More to my taste is the Blue Train–the luxury special that travels from Pretoria to Cape Town and back. Lord knows whether it will survive what South Africa appears to be heading for, but at last report it was still making the round trip twice a week at a dignified average of about 40 m.p.h. If you’re in a hurry, you can cover the distance on a South African Airways 727 in two hours. But if you have the time, take the train.
The rolling stock is specially designed; there is a molecular layer of gold on each window to shield passengers from the African sun, and there are electrically controlled Venetian blinds as well. Several music channels are available. Even the smallest compartment has a private shower, and many of the rooms for two actually boast a bathroom with tub. You are assigned to a table in the dining car, which will be yours for all three meals–lunch, dinner, and breakfast. There will be fresh flowers on the table, and luscious South African wines with your food. Between meals, the car attendant (one in each car) is in telephonic communication with the kitchen and club car.

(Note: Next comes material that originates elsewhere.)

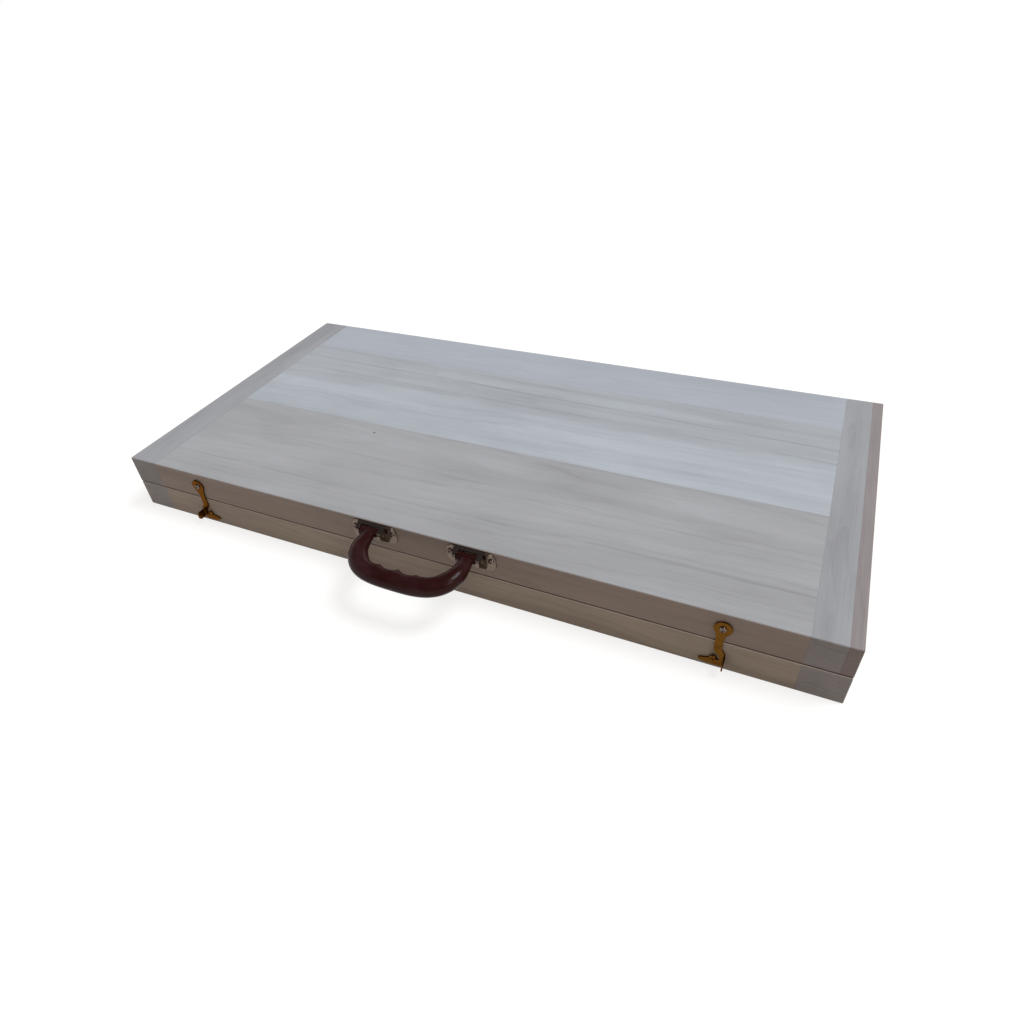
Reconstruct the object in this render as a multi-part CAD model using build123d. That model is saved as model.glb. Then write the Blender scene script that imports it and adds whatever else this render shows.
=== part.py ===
"""Folding disc-toss game board, folded shut like a flat wooden case.

Two framed plank boards lie face to face and are hinged along the back edge. The upper board
carries a moulded finger-grip handle in two stamped saddles and two stamped hooks, which catch
on round-head screws in the lower board.

Millimetres, +Z up. The origin is the centre of the face that the folded board lies on.
X runs along the length and the front, with the handle, faces -Y.
"""
from build123d import *
import math
import os

os.makedirs("parts", exist_ok=True)

# Boards
board_length = 700.0
board_width = 350.0           # one half, front to back
half_thickness = 29.65
parting_gap = 0.7             # the hinges keep the closed halves this far apart
arris = 0.6                   # small chamfer along every outer edge of a half

cleat_width = 34.5            # end cleats, grain across the planks
edging_width = 9.5            # outer strip of the upper right cleat
upper_back_plank = 64.0
upper_middle_plank = 144.0
lower_back_plank = 112.0
lower_middle_plank = 110.0

tongue_length = 15.0          # stub tongue on each plank end
tongue_thickness = 10.0
tongue_stop = 26.0            # the groove ends this far inside the front and back edges
groove_relief = 0.5           # glue room past the tongue's end

# Hinges
hinge_inset = 110.0           # board end to hinge centre
hinge_length = 76.0
knuckle_count = 5
knuckle_radius = 2.75
knuckle_gap = 0.3             # between neighbouring knuckles
knuckle_relief = 0.35         # round the knuckles, in wood and in the other leaf
hinge_pin_radius = 1.25
hinge_pin_overhang = 1.0
leaf_width = 24.0             # hinge axis to the leaf's far edge
leaf_thickness = 1.5
leaf_corner = 2.0
mortise_play = 0.2
back_edge_gap = 0.25          # hinge axis behind the back edges
leaf_screw_setback = 14.5     # hinge axis to the screw row
leaf_screw_spacing = 26.0
leaf_screws = 3
flat_head_radius = 3.3
flat_shank_radius = 1.6
flat_screw_length = 17.0

running_play = 0.05           # radial, where a part turns on a pin
fixed_play = 0.02             # radial, where a pin is held fast

# Handle
handle_centre_x = -0.7        # the handle sits a touch left of the middle
handle_half_span = 48.5       # grip centreline at the pivots
handle_reach = 42.2           # pivot axis to the grip's centreline
handle_squareness = 3.3       # exponent of the grip's rounded-square centreline
pivot_height = 52.9
pivot_standoff = 6.3          # pivot axis in front of the face
grip_outer = 8.7              # centreline to the grip's outer side
grip_inner = 11.2             # and to its inner side, before the finger scoops
grip_half_thickness = 7.4
neck_outer = 6.6              # the same at the barrels
neck_inner = 6.2
neck_half_thickness = 3.9
neck_share = 0.55             # part of the reach over which the neck swells into the grip
inner_swell_lag = 1.6         # above 1 the inner side swells later
barrel_radius = 4.2
barrel_half_length = 9.2
handle_pin_radius = 1.5
handle_droop = 8.0            # degrees below level at rest
finger_pitch = 19.6
finger_depth = 3.3
finger_count = 4
finger_bow = 1.3              # the row of fingers is bowed: its ends stand this much further in
bow_pitches = 2.4             # finger pitches from the middle of the row to where the bow ends
grip_stations = 21            # sections that the grip is lofted through
finger_scoop_flare = 1.15     # the scoop is this much taller than the grip is thick
spool_lip = 0.4               # keeps the scooping spool's edge from running out to nothing

# Saddles that hold the handle
saddle_length = 47.0
saddle_height = 19.3
saddle_corner = 7.5
saddle_sheet = 1.2
saddle_screw_spacing = 39.0
saddle_screw_height = 50.8
saddle_edge_round = 0.6
roof_depth = 4.3              # how far the hood's roof stands out
cheek_depth = 10.8
cheek_foot_half = 15.2        # half width of the hood at the face
cheek_front_half = 12.6       # half width of the hood at its front
hood_bottom_drop = 11.4       # hood's lower edge below the pivot
lug_rise = 3.4                # top of the hood's front above the pivot
lug_drop = 3.0                # bottom of the hood's front below the pivot
roof_round = 1.6
lug_round = 3.2
barrel_play = 0.4             # barrel to roof
slot_play = 0.25              # barrel end to the hood's slot
rivet_proud = 0.3             # handle pin's end past the cheek

# Hooks and catches
hook_inset_right = 92.5       # board end to the right hook's pivot
hook_inset_left = 88.0
hook_pivot_height = 45.5
hook_sheet = 1.2
hook_standoff = 0.3           # hook plate in front of the face
hook_head_radius = 7.0
hook_neck_round = 12.0        # flare from the arm into the head
hook_arm_inner = 4.0          # arm's inner edge inward of the pivot
hook_arm_outer = 2.1          # arm's outer edge outward of the pivot
catch_drop = 33.3             # catch screw below the pivot
catch_shift = 3.0             # catch screw inward of the pivot
catch_play = 0.25             # round the catch screw's shank
inner_bend_rise = 7.5         # where the arm's inner edge turns, above the catch screw
outer_bend_rise = 11.0        # where its outer edge turns
arm_bend_round = 6.0
notch_reach = 1.6             # notch's edge outward of the pivot
notch_rise = 3.2              # notch's top above the catch screw
notch_round = 1.8
heel_reach = 5.9              # heel's outer edge outward of the pivot
heel_rise = 4.8               # heel's top above the catch screw
heel_round = 2.8
foot_length = 14.0            # foot's tip inward of the pivot
foot_depth = 5.8
foot_crest = 6.0              # foot's highest place inward of the pivot
foot_round = 6.0
foot_taper = 6.0              # length of the tip's taper on the under side
foot_slack = 0.2              # keeps the foot's straight top clear of the screw's path
tip_drop = 1.9                # tip below the foot's top
tip_depth = 2.0
tip_round = 0.9
tab_height = 8.4
tab_drop = 0.9                # tab's middle below the catch screw
tab_reach = 10.5              # finger tab's edge in front of the face
tab_corner = 3.2
bend_inner = 0.6

# Round-head screws
round_head_radius = 2.9
round_head_height = 2.0
round_head_dome = 0.72        # share of radius and height at the dome's middle
round_shank_radius = 1.6
round_screw_length = 16.0
hook_head_play = 0.15         # hook plate to screw head
recess_length = 3.2
recess_width = 0.8
recess_depth = 0.9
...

You can, by the way, set your watch by the Blue Train’s progress. I boarded it in Johannesburg, just south of Pretoria, and it glided out of the station on the dot of noon. Twenty-four hours later to the minute, it rolled into Cape Town and stopped. In between, on the first afternoon, we were six thousand feet up on the tawny highveld. When I awoke the next morning we were making our way through the lovely Hex River valley of Cape Province, green with vineyards and purple with jacarandas in South Africa’s September spring.